In 1907 Hall-Jones was again serving as acting prime minister while Ward was overseas. Later that year he suffered a severe heart attack after which he was granted six months' leave to take a long sea voyage to England. In 1908 Reeves, whose position had been designated as high commissioner since 1905, intimated his wish to retire. On 30 November 1908 Hall-Jones resigned from cabinet and on the following day it was announced that he would succeed Reeves. He sailed for England with his wife that December.
In 1910 Hall-Jones represented New Zealand at the second International Congress of Refrigeration in Vienna where he was influential in persuading delegates to adopt a resolution of protest against the almost prohibitive restrictions on the entry of frozen meat.
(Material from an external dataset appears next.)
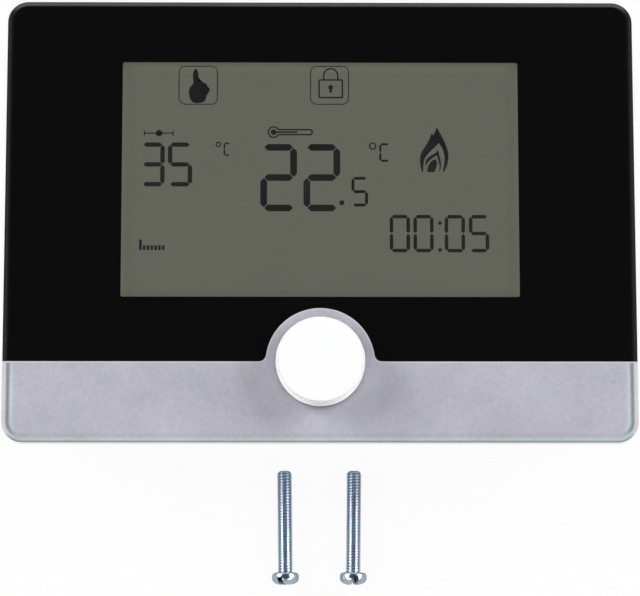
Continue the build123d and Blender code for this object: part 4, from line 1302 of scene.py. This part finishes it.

Arranging a private meeting with representatives from Australia and Great Britain he suggested a resolution in favour of fewer restrictions and was asked to move it. The resolution was passed unanimously and has had far-reaching effects for New Zealand. Later he regarded this as the most important diplomatic success of his whole political life. He also arranged for a New Zealand pavilion at the Roubaix exhibition in France where a range of first-class exhibits of frozen meat was displayed, the first shown on the Continent. At various times Hall-Jones represented New Zealand on the Pacific Cable Board, the Imperial Wireless Committee and the Imperial Copyright Committee.
Hall-Jones was appointed a KCMG in 1910. It was a rather unusual honour in that it emanated from the Colonial Office and not his own government, perhaps a reflection of the respect that he had gained among British politicians. Sir William retired as high commissioner on 31 May 1912.
On his return to New Zealand in 1913 Prime Minister William Massey, the leader of Hall-Jones's political opponents, invited him to become a member of the Legislative Council. He accepted and remained a member until his death in 1936. In 1928 he revisited Great Britain where he was presented with the freedom of Folkestone, the highest honour that his native city could bestow. He died at his home at 6 Burnell Avenue, Thorndon, Wellington, on 19 June 1936 and was buried at Karori cemetery. He was survived by his wife, who died in Wellington on 13 October 1942 and was buried alongside him.
Never self-seeking nor assertive, Hall-Jones was liked and trusted by politicians on both sides of the House and by people in all walks of life. He gained a special reputation as a policy maker and an administrator. It was his old chief Richard Seddon who once said of him, 'he is the best administrator I have in my Cabinet'.